É por isso que esse país está essa porcaria. Esses ladr~es roubam tudo o que podem e o povo ainda os admira. Só vejo esse país piorando cada vez mais. É foda.

Anônimo disse...

É por isso que esse país está essa porcaria. Esses ladr~es roubam tudo o que podem e o povo ainda os admira. Só vejo esse país piorando cada vez mais. É foda.

Anônimo disse...

Muito lúcido, Adriano. Atingimos o máximo da inversão de valores em que esses canalhas são admirados e imitados por todo lado. No Rio de Janeiro então isso é claríssimo. Por isso a cidade está comandada por bandidos e a população está a mercê dos tiros dos funcionários dos grandes mafiosos. Triste país!

Anônimo disse...

Nesse pais comandado por canalhas como vc diz que esperanca podemos ter de viver nossas vidas com dignidade. A saida e' cair fora dessa merda.

Anônimo disse...

Não gostei do seu texto. Parece então que todos nós somos canalhas. eu não sou. Não fale assim do FHC. Mas esse país é realmente cafageste. O mundo vai além dali da esquina. Quem não tiver nenhuma mancha que atire a primeira pedra. Não me diga que vc é um atrabiliário de beira de esquina?

Anônimo disse...

Vai pentear macaco, Adriano!

Anônimo disse...

Vc tem razão.

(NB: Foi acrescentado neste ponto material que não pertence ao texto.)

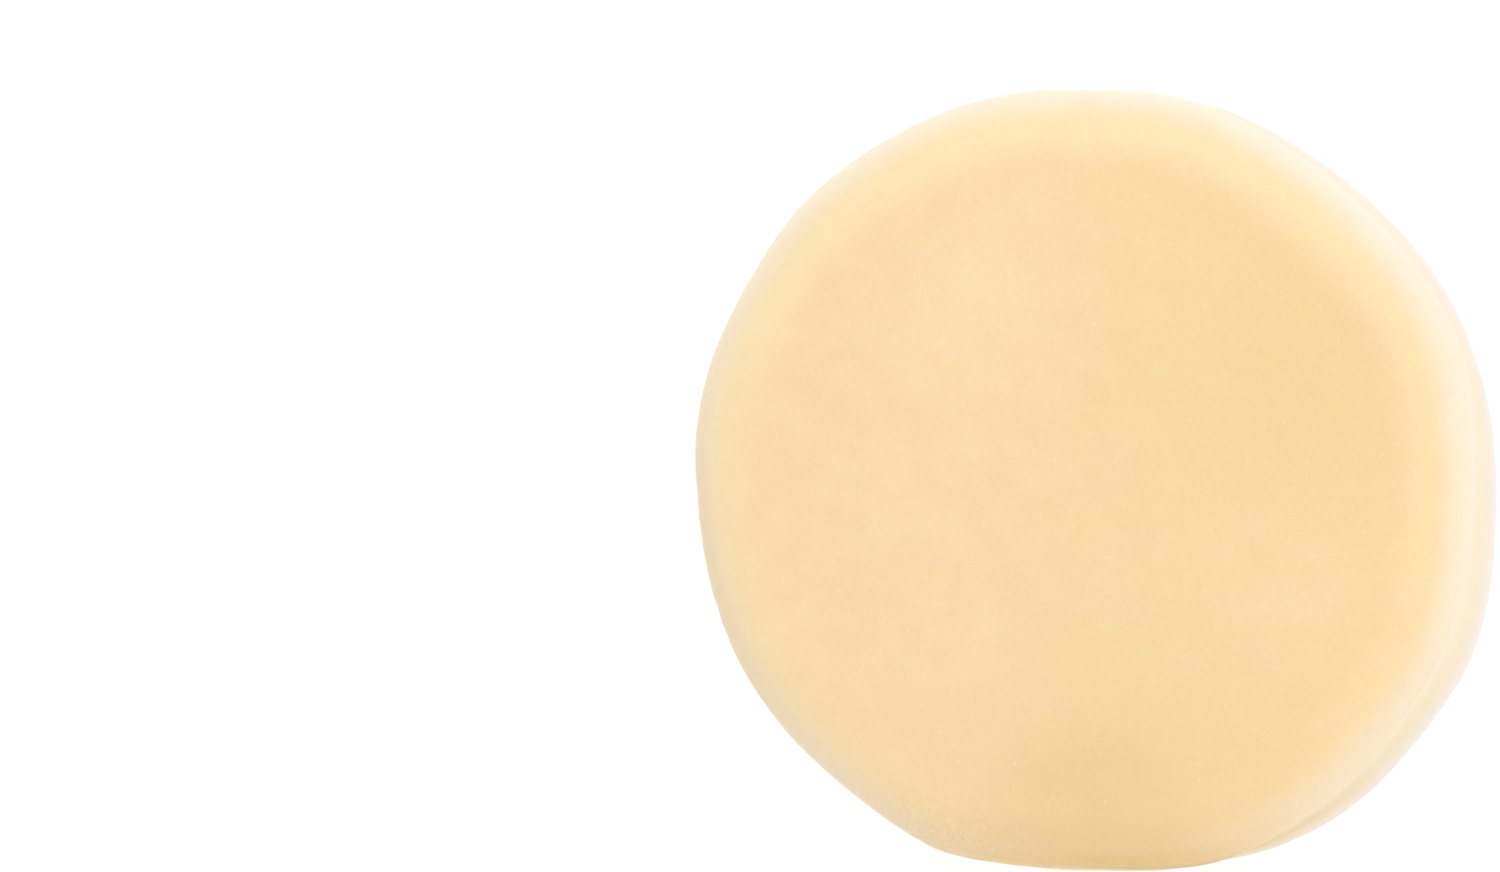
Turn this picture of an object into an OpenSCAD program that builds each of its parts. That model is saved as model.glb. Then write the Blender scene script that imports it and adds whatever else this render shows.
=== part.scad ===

A canalhice está espalhada entre todas as classes e muita gente inveja as oportunidades dos grandes ladrões do Brasil.

Anônimo disse...

A culpa é dessa cultura midiática de Vejas, Caras e Quems que idolatra o mundo dos ricos não importando como eles ganharam suas fortunas.

Anônimo disse...

Só uma bomba atômica de proporção gigantesca poderá resolver a situação dessa merda de país.

Anônimo disse...

Esses ratos de gravata deveriam ser colocados de bruços no chão, com um policial pisando no pescoço deles.

Anônimo disse...

Olha aí o caso Renan Calheiros. O senador evidentemente tem relações promíscuas com a empreiteira Mendes Júnior. E ainda está na presidência do senado e está ocorrendo todo um movimento para inocentá-lo. E quantos por esse Brasil afora não gostariam de ter as oportunidades que ele tem de assaltar o patrimônio público? Realmente esse é um país de vermes.

Anônimo disse...

Muito boa a relação que vc faz entre os canalhas rodrigueanos e a canalha da vida pública nacional.